For even values of $k$, the integer $k$-matching preclusion number equals the fractional matching preclusion number, since a graph has a perfect fractional matching if and only if it has a perfect integer $k$-matching when $k$ is even. Additionally, every graph has no almost-perfect integer $k$-matching for even $k$. Therefore, analysis typically focuses on odd values of $k \geq 3$.

=== Results for specific graph families ===

For complete graphs $K_n$ with $n \geq 6$,

$\mathrm{mp}_k(K_n) = \mathrm{smp}_k(K_n) = n-1$ for odd $k \geq 3$.
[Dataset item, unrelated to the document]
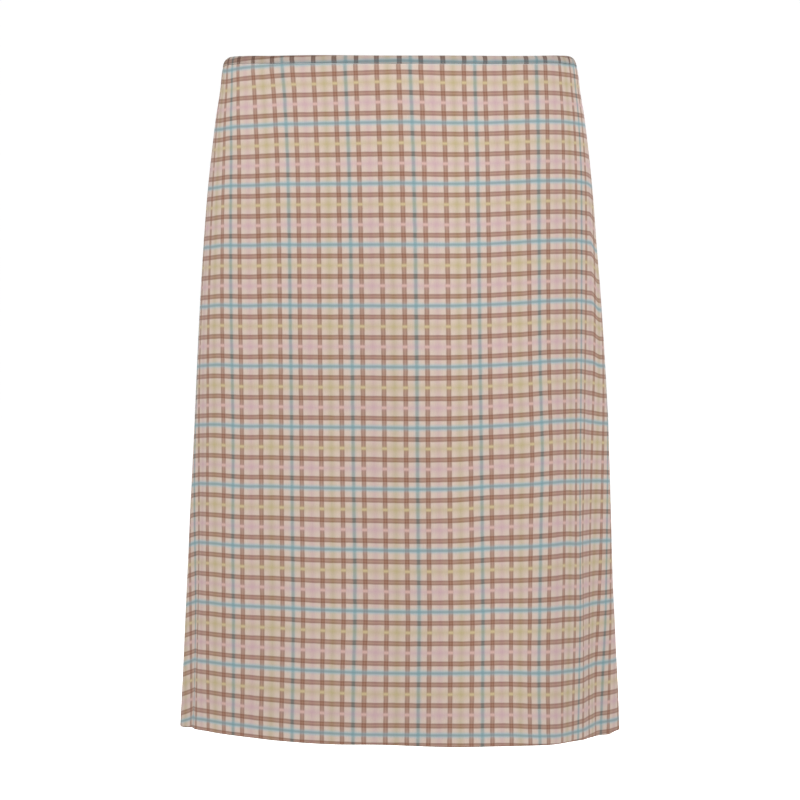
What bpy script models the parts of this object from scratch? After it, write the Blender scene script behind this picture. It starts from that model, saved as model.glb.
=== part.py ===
"""Pull-on A-line midi skirt in check cloth, worn but empty: metres, +Z up.

The origin is the middle of the waist opening, level with its top edge. +X is the wearer's
left as seen from the front, so it is on the right of a front view, and -Y is the front.
Every piece follows one family of rings. A ring is a flattened oval at a given drop below
the waist, and the folds stand off it or sink into it as they grow towards the hem.
"""

import math

import bmesh
import bpy
import numpy as np

# Driving sizes
LENGTH = 0.672
WAIST_EDGE_HEIGHT = 0.008
WAIST_EDGE_THICKNESS = 0.0030
WAIST_EDGE_PROUD = 0.0004
CLOTH_WALL = 0.0018
HEM_TURNING = 0.010
HEM_WALL = 0.0028
HEM_STEP = 0.0010
SEAM_GAP = 0.0003

# How much the oval is pulled in halfway between its back and side points
BACK_FLATTENING = 0.03

# The side seams sit a little behind the outline and swing back towards the hem.
RIGHT_SEAM_TURNS = (-3, -30)
LEFT_SEAM_TURNS = (183, 187)

# Mesh density
RING_POINTS = 720
PANEL_COLUMNS = 60
WAIST_EDGE_COLUMNS = 96
PANEL_DROPS = (
    0.020, 0.045, 0.080, 0.120, 0.165, 0.210, 0.260, 0.310,
    0.360, 0.410, 0.460, 0.510, 0.560, 0.610, 0.640,
)

# The last two columns say how much the oval is pulled in between its front and side points.
SECTION_COLUMNS = ("drop", "half_width", "front_depth", "back_depth", "left_pull", "right_pull")
SECTIONS = (
    (0.000, 0.1755, 0.118, 0.108, 0.02, 0.04),
    (0.012, 0.1793, 0.119, 0.110, 0.02, 0.04),
    (0.030, 0.1815, 0.120, 0.113, 0.02, 0.04),
    (0.060, 0.1863, 0.121, 0.117, 0.01, 0.04),
    (0.150, 0.1960, 0.125, 0.128, 0.00, 0.05),
    (0.250, 0.2025, 0.127, 0.134, 0.00, 0.06),
    (0.400, 0.2088, 0.128, 0.137, 0.00, 0.08),
    (0.672, 0.2195, 0.130, 0.140, 0.01, 0.09),
)

# Turns are degrees round the ring: 0 right side, 90 front, 180 left side, 270 back.
# Reach is how far a fold spreads towards a smaller and towards a larger turn.
FOLD_COLUMNS = ("name", "waist_turn", "hem_turn", "reach_down", "reach_up", "stand", "start", "full")
FOLDS = (
    ("right front roll", 37, 54, 0.060, 0.110, 0.036, 0.00, 0.672),
    ("front ridge", 80, 78, 0.045, 0.032, 0.005, 0.10, 0.360),
    ("front valley", 104, 104, 0.036, 0.045, -0.004, 0.10, 0.360),
    ("right side valley", 23, 14, 0.028, 0.026, -0.012, 0.12, 0.600),
    ("right side crest", 4, -6, 0.020, 0.018, 0.005, 0.18, 0.360),
    ("right side flare", 0, -6, 0.024, 0.020, 0.003, 0.52, 0.640),
    ("left crease", 159, 166, 0.014, 0.016, -0.006, 0.30, 0.640),
    ("left front bulge", 154, 166, 0.070, 0.050, 0.004, 0.06, 0.672),
    ("left side crest", 186, 188, 0.036, 0.040, 0.003, 0.10, 0.672),
    ("back left valley", 228, 226, 0.035, 0.035, -0.014, 0.12, 0.672),
    ("back middle ridge", 262, 258, 0.045, 0.040, 0.012, 0.16, 0.672),
    ("back right valley", 298, 300, 0.036, 0.040, -0.017, 0.10, 0.672),
    ("back right ridge", 330, 328, 0.040, 0.036, 0.010, 0.14, 0.672),
)

# The elastic edge rises a little over the hips, towards the sides.
LIFT_COLUMNS = ("turn", "lift")
WAIST_LIFTS = (
    (0, 0.0040),
    (12, 0.0055),
    (26, 0.0040),
    (42, 0.0014),
    (60, -0.0006),
    (90, -0.0020),
    (125, 0.0003),
    (138, 0.0013),
    (150, 0.0030),
    (168, 0.0046),
    (180, 0.0038),
    (225, 0.0005),
    (270, -0.0010),
    (315, 0.0005),
)

# The hem isn't level: it hangs lower at the sides and rides up over the right front roll.
HEM_LIFTS = (
    (0, -0.0070),
    (6, -0.0085),
    (13, -0.0079),
    (26, -0.0051),
    (50, 0.0005),
    (74, 0.0037),
    (92, 0.0031),
    (107, 0.0010),
    (124, 0.0020),
    (132, 0.0030),
    (150, 0.0037),
    (172, 0.0010),
    (196, -0.0090),
    (270, -0.0040),
    (336, -0.0110),
)


def column(table, names, wanted):
    """One named column of a table, as an array."""
    place = names.index(wanted)
    return np.array([row[place] for row in table], float)


def smooth_between(x, places, values):
    """A smooth curve through the values that never overshoots them."""
    widths = np.diff(places)
    slopes = np.diff(values) / widths
    ends = np.concatenate([[slopes[0]], np.zeros(len(slopes) - 1), [slopes[-1]]])
    for i in range(1, len(slopes)):
        if slopes[i - 1] * slopes[i] > 0:
            ends[i] = 2 * slopes[i - 1] * slopes[i] / (slopes[i - 1] + slopes[i])
    i = np.clip(np.searchsorted(places, x) - 1, 0, len(widths) - 1)
    t = np.clip((x - places[i]) / widths[i], 0, 1)
    from_left = (1 + 2 * t) * (1 - t) ** 2 * values[i] + t * (1 - t) ** 2 * widths[i] * ends[i]
    from_right = t * t * (3 - 2 * t) * values[i + 1] + t * t * (t - 1) * widths[i] * ends[i + 1]
    return from_left + from_right


def lift_at(table, turns):
    """How far an edge rides up at each turn, in metres."""
    places = column(table, LIFT_COLUMNS, "turn")
    lifts = column(table, LIFT_COLUMNS, "lift")
    places = np.concatenate([places - 360, places, places + 360])
    return smooth_between(np.degrees(turns) % 360, places, np.tile(lifts, 3))


def ring_lift(drop, turns):
    """The lift of a ring: the waist edge's at the top, the hem's at the bottom."""
    share = drop / LENGTH
    return lift_at(WAIST_LIFTS, turns) * (1 - share) + lift_at(HEM_LIFTS, turns) * share


def oval(drop):
    """The ring without folds: its turns and its points in plan."""
    drops = column(SECTIONS, SECTION_COLUMNS, "drop")
    width, front, back, left_pull, right_pull = [
        smooth_between(drop, drops, column(SECTIONS, SECTION_COLUMNS, name))
        for name in SECTION_COLUMNS[1:]
    ]
    turns = np.arange(RING_POINTS) * 2 * math.pi / RING_POINTS
    in_front = np.sin(turns) > 0
    pull = np.where(np.cos(turns) > 0, right_pull, left_pull)
    pull = np.where(in_front, pull, BACK_FLATTENING)
    size = 1 - pull * np.sin(2 * turns) ** 2
    x = width * np.cos(turns) * size
    y = -np.where(in_front, front, back) * np.sin(turns) * size
    return turns, np.column_stack([x, y])


def outward(points):
    """Unit vectors in plan that point out of a closed ring of points."""
    along = np.roll(points, -1, axis=0) - np.roll(points, 1, axis=0)
    across = np.column_stack([-along[:, 1], along[:, 0]])
    across /= np.linalg.norm(across, axis=1)[:, None]
    return across if (across * points).sum() > 0 else -across


def fold_stand(drop, turns, points):
    """How far the folds move each point of a ring outwards, in metres."""
    steps = np.linalg.norm(np.roll(points, -1, axis=0) - points, axis=1)
    arc = np.concatenate([[0], np.cumsum(steps)[:-1]])
    girth = steps.sum()
    stand = np.zeros(len(points))
    for _, waist_turn, hem_turn, reach_down, reach_up, height, start, full in FOLDS:
        turn = math.radians(waist_turn + (hem_turn - waist_turn) * drop / LENGTH) % (2 * math.pi)
        middle = np.interp(turn, np.append(turns, 2 * math.pi), np.append(arc, girth))
        away = (arc - middle + girth / 2) % girth - girth / 2
        reach = np.where(away > 0, reach_up, reach_down)
        growth = min(max((drop - start) / (full - start), 0), 1)
        stand += height * growth * np.exp(-((away / reach) ** 2))
    return stand


def folded_ring(drop):
    """The cloth's outer ring at a drop below the waist: turns, plan points, outward vectors."""
    turns, points = oval(drop)
    points = points + outward(points) * fold_stand(drop, turns, points)[:, None]
    return turns, points, outward(points)


def stretch_of_ring(drop, first_turn, last_turn, columns, trim):
    """Evenly spaced places along part of a ring, each end cut back by trim.

    It returns the 3-D points on the cloth's outside and their outward vectors.
    """
    turns, points, normals = folded_ring(drop)
    turns = np.concatenate([turns + 2 * math.pi * lap for lap in range(3)])
    points = np.tile(points, (3, 1))
    normals = np.tile(normals, (3, 1))
    arc = np.concatenate([[0], np.cumsum(np.linalg.norm(np.diff(points, axis=0), axis=1))])
    first, last = np.interp([first_turn, last_turn], turns, arc)
    places = np.linspace(first + trim, last - trim, columns + 1)
    x = np.interp(places, arc, points[:, 0])
    y = np.interp(places, arc, points[:, 1])
    lift = ring_lift(drop, np.interp(places, arc, turns))
    out = np.column_stack([np.interp(places, arc, normals[:, k]) for k in (0, 1)])
    out /= np.linalg.norm(out, axis=1)[:, None]
    level = np.zeros(columns + 1)
    return np.column_stack([x, y, lift - drop]), np.column_stack([out, level])


def mesh_object(name, points, faces, material):
    """A smooth-shaded object from points and faces, its faces turned outwards."""
    mesh = bpy.data.meshes.new(name)
    mesh.from_pydata([tuple(p) for p in points], [], faces)
    work = bmesh.new()
    work.from_mesh(mesh)
    bmesh.ops.recalc_face_normals(work, faces=work.faces)
    work.to_mesh(mesh)
    work.free()
    mesh.shade_smooth()
    mesh.set_sharp_from_angle(angle=math.radians(50))
    mesh.materials.append(material)
    thing = bpy.data.objects.new(name, mesh)
    bpy.context.scene.collection.objects.link(thing)
    return thing


def cloth_material(name, colour, roughness):
    material = bpy.data.materials.new(name)
    material.use_nodes = True
    shader = material.node_tree.nodes["Principled BSDF"]
    shader.inputs["Base Color"].default_value = (*colour, 1)
    shader.inputs["Roughness"].default_value = roughness
    shader.inputs["Metallic"].default_value = 0.0
    return material


def seam_turn(waist_and_hem, drop):
    """Where a seam lies at a drop, in radians."""
    waist_turn, hem_turn = waist_and_hem
    return math.radians(waist_turn + (hem_turn - waist_turn) * drop / LENGTH)


def walled_panel(name, first_seam, last_seam, material):
    """One panel from seam to seam: an outer and an inner skin, thicker where the hem is turned up."""
    top = WAIST_EDGE_HEIGHT + SEAM_GAP
    hem_top = LENGTH - HEM_TURNING
    drops = (top,) + PANEL_DROPS + (hem_top, hem_top + HEM_STEP, LENGTH)
    outer, inner = [], []
    for drop in drops:
        first_turn = seam_turn(first_seam, drop) + 2 * math.pi
        last_turn = seam_turn(last_seam, drop)
        while last_turn < first_turn:
            last_turn += 2 * math.pi
        points, out = stretch_of_ring(drop, first_turn, last_turn, PANEL_COLUMNS, SEAM_GAP / 2)
        wall = HEM_WALL if drop > hem_top else CLOTH_WALL
        outer.append(points)
        inner.append(points - out * wall)
    rows = len(drops)
    across = PANEL_COLUMNS + 1
    skin = rows * across

    def at(side, row, col):
        return side * skin + row * across + col

    faces = []
    for row in range(rows - 1):
        for col in range(PANEL_COLUMNS):
            faces.append((at(0, row, col), at(0, row, col + 1), at(0, row + 1, col + 1), at(0, row + 1, col)))
            faces.append((at(1, row, col), at(1, row + 1, col), at(1, row + 1, col + 1), at(1, row, col + 1)))
        for col in (0, PANEL_COLUMNS):
            faces.append((at(0, row, col), at(0, row + 1, col), at(1, row + 1, col), at(1, row, col)))
    for row in (0, rows - 1):
        for col in range(PANEL_COLUMNS):
            faces.append((at(0, row, col), at(0, row, col + 1), at(1, row, col + 1), at(1, row, col)))
    points = np.concatenate([np.concatenate(outer), np.concatenate(inner)])
    return mesh_object(name, points, faces, material)


def waist_edge(name, material):
    """The top turned in over narrow elastic: a closed ring with a rounded top."""
    proud = WAIST_EDGE_PROUD
    inside = proud - WAIST_EDGE_THICKNESS
    shoulder = WAIST_EDGE_HEIGHT * 0.15
    rim = WAIST_EDGE_THICKNESS * 0.25
    profile = (
        (WAIST_EDGE_HEIGHT, proud),
        (shoulder, proud),
        (0.0, proud - rim),
        (0.0, inside + rim),
        (shoulder, inside),
        (WAIST_EDGE_HEIGHT, inside),
    )
    points = []
    for drop, offset in profile:
        ring, out = stretch_of_ring(drop, 0, 2 * math.pi, WAIST_EDGE_COLUMNS, 0)
        points.append((ring + out * offset)[:-1])
    count = WAIST_EDGE_COLUMNS
    faces = []
    for side in range(len(profile)):
        following = (side + 1) % len(profile)
        for col in range(count):
            beside = (col + 1) % count
            faces.append(
                (side * count + col, side * count + beside, following * count + beside, following * count + col)
            )
    return mesh_object(name, np.concatenate(points), faces, material)


def main():
    for thing in list(bpy.data.objects):
        bpy.data.objects.remove(thing, do_unlink=True)
    check_cloth = cloth_material("check_cloth", (0.62, 0.48, 0.40), 0.8)
    gathered_edge = cloth_material("gathered_edge", (0.50, 0.39, 0.33), 0.85)
    walled_panel("front_panel", RIGHT_SEAM_TURNS, LEFT_SEAM_TURNS, check_cloth)
    walled_panel("back_panel", LEFT_SEAM_TURNS, RIGHT_SEAM_TURNS, check_cloth)
    waist_edge("waist_edge", gathered_edge)


main()
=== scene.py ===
import math

import bmesh
import bpy
import numpy as np
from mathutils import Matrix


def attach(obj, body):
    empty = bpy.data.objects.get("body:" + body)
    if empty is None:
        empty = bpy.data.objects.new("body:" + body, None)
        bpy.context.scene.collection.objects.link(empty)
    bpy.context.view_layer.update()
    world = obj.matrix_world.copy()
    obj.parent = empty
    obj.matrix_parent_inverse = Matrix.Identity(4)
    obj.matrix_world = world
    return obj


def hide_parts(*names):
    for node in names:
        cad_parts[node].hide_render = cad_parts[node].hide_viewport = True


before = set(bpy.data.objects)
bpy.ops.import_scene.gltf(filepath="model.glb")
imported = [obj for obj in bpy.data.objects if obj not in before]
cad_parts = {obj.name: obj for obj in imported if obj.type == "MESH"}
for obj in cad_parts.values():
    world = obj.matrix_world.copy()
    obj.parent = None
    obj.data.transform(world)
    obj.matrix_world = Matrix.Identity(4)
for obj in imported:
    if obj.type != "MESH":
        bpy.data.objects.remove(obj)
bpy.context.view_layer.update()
print("frame loaded:", sorted(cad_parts))


def linearColour(hexCode):
    # sRGB hex to the linear values that the shaders take
    parts = [int(hexCode[i:i + 2], 16) / 255 for i in (1, 3, 5)]
    return tuple(p / 12.92 if p <= 0.04045 else ((p + 0.055) / 1.055) ** 2.4 for p in parts) + (1.0,)


def addNode(tree, kind, settings=None, links=None):
    # one node: its settings, then a link or a plain value for each named socket
    node = tree.nodes.new(kind)
    for key, value in (settings or {}).items():
        setattr(node, key, value)
    for socket, value in (links or {}).items():
        if isinstance(value, bpy.types.NodeSocket):
            tree.links.new(value, node.inputs[socket])
        else:
            node.inputs[socket].default_value = value
    return node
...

For smaller complete graphs, the values differ slightly:
$\mathrm{mp}_k(K_3) = \mathrm{smp}_k(K_3) = 1$, $\mathrm{mp}_k(K_4) = 3$ while $\mathrm{smp}_k(K_4) = 2$, and $\mathrm{mp}_k(K_5) = \mathrm{smp}_k(K_5) = 3$.

For bipartite graphs $G$, the relationship between integer $k$-matching and ordinary matching is particularly simple: the integer $k$-matching number equals $k$ times the matching number, i.e., $\mu_k(G) = k\mu(G)$. This implies that if $G$ is a bipartite graph with an odd number of vertices, then

$\mathrm{mp}_k(G) = \mathrm{smp}_k(G) = 0$,

while for even bipartite graphs,

$\mathrm{mp}_k(G) = \mathrm{mp}(G)$ and $\mathrm{smp}_k(G) \leq \mathrm{smp}(G)$.

For arrangement graphs $A_{n,s}$ (a class of interconnection network topologies), when $3 \leq s \leq n-2$, the strong integer $k$-matching preclusion number equals $\mathrm{smp}k(A{n,s}) = s(n-s)$, which is the minimum degree of the graph. For the special case $A_{n,2}$ with $n \geq 5$, $\mathrm{smp}k(A{n,2}) = 2n-4$.

== Related concepts ==

Other numbers defined in a similar way by edge deletion in an undirected graph include the edge connectivity, the minimum number of edges to delete in order to disconnect the graph, and the cyclomatic number, the minimum number of edges to delete in order to eliminate all cycles.